What you will do:
Write the material out again exactly as it stands.

Source data:
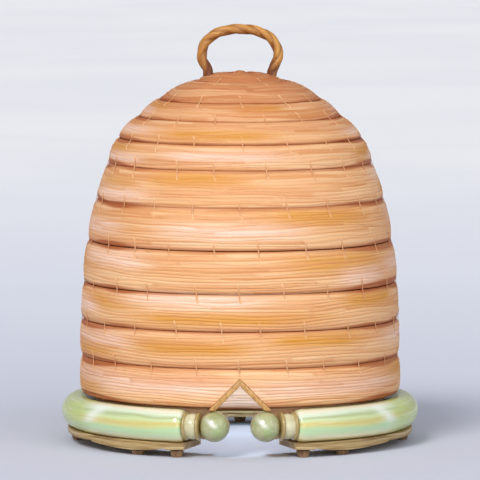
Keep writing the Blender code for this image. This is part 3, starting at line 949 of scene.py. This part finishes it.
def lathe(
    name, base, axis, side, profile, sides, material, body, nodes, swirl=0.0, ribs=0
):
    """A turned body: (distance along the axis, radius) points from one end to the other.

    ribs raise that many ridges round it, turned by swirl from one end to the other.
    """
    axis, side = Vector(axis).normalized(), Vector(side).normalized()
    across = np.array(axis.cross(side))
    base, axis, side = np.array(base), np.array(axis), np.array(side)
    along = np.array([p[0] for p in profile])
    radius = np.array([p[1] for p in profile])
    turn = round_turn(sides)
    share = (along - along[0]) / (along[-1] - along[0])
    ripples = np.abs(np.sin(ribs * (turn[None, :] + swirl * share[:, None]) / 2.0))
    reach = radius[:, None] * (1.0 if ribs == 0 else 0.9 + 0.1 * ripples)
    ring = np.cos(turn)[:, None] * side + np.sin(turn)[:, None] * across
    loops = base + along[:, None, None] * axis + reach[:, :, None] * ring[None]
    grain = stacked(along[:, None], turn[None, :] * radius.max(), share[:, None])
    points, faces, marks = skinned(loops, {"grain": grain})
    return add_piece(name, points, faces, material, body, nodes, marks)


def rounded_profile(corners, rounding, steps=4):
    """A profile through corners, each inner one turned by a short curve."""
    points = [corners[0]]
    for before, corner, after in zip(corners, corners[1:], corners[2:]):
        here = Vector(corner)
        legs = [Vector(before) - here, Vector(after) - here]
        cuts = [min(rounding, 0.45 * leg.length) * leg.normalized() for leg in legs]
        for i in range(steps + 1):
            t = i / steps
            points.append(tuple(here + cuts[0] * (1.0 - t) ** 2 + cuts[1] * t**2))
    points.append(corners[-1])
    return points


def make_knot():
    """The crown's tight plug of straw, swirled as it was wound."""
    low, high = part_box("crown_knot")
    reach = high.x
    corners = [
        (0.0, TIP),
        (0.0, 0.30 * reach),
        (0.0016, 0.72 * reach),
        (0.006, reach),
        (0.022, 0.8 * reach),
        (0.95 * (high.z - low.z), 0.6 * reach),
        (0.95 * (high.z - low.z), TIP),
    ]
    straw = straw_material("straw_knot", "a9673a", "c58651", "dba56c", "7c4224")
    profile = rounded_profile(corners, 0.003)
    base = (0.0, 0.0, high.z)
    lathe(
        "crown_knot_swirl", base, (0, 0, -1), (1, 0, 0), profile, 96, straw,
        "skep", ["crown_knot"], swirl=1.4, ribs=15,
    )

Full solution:
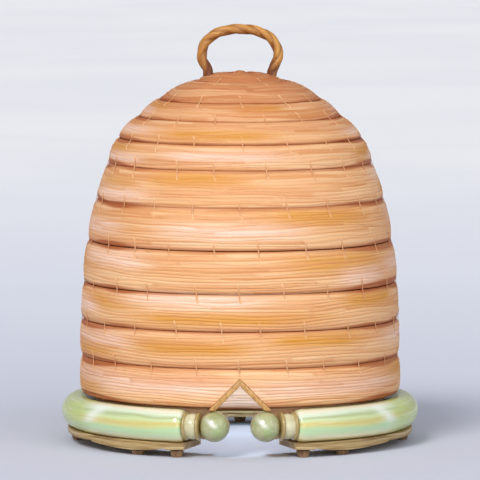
Keep writing the Blender code for this image. This is part 3, starting at line 949 of scene.py. This part finishes it.
def lathe(
    name, base, axis, side, profile, sides, material, body, nodes, swirl=0.0, ribs=0
):
    """A turned body: (distance along the axis, radius) points from one end to the other.

    ribs raise that many ridges round it, turned by swirl from one end to the other.
    """
    axis, side = Vector(axis).normalized(), Vector(side).normalized()
    across = np.array(axis.cross(side))
    base, axis, side = np.array(base), np.array(axis), np.array(side)
    along = np.array([p[0] for p in profile])
    radius = np.array([p[1] for p in profile])
    turn = round_turn(sides)
    share = (along - along[0]) / (along[-1] - along[0])
    ripples = np.abs(np.sin(ribs * (turn[None, :] + swirl * share[:, None]) / 2.0))
    reach = radius[:, None] * (1.0 if ribs == 0 else 0.9 + 0.1 * ripples)
    ring = np.cos(turn)[:, None] * side + np.sin(turn)[:, None] * across
    loops = base + along[:, None, None] * axis + reach[:, :, None] * ring[None]
    grain = stacked(along[:, None], turn[None, :] * radius.max(), share[:, None])
    points, faces, marks = skinned(loops, {"grain": grain})
    return add_piece(name, points, faces, material, body, nodes, marks)


def rounded_profile(corners, rounding, steps=4):
    """A profile through corners, each inner one turned by a short curve."""
    points = [corners[0]]
    for before, corner, after in zip(corners, corners[1:], corners[2:]):
        here = Vector(corner)
        legs = [Vector(before) - here, Vector(after) - here]
        cuts = [min(rounding, 0.45 * leg.length) * leg.normalized() for leg in legs]
        for i in range(steps + 1):
            t = i / steps
            points.append(tuple(here + cuts[0] * (1.0 - t) ** 2 + cuts[1] * t**2))
    points.append(corners[-1])
    return points


def make_knot():
    """The crown's tight plug of straw, swirled as it was wound."""
    low, high = part_box("crown_knot")
    reach = high.x
    corners = [
        (0.0, TIP),
        (0.0, 0.30 * reach),
        (0.0016, 0.72 * reach),
        (0.006, reach),
        (0.022, 0.8 * reach),
        (0.95 * (high.z - low.z), 0.6 * reach),
        (0.95 * (high.z - low.z), TIP),
    ]
    straw = straw_material("straw_knot", "a9673a", "c58651", "dba56c", "7c4224")
    profile = rounded_profile(corners, 0.003)
    base = (0.0, 0.0, high.z)
    lathe(
        "crown_knot_swirl", base, (0, 0, -1), (1, 0, 0), profile, 96, straw,
        "skep", ["crown_knot"], swirl=1.4, ribs=15,
    )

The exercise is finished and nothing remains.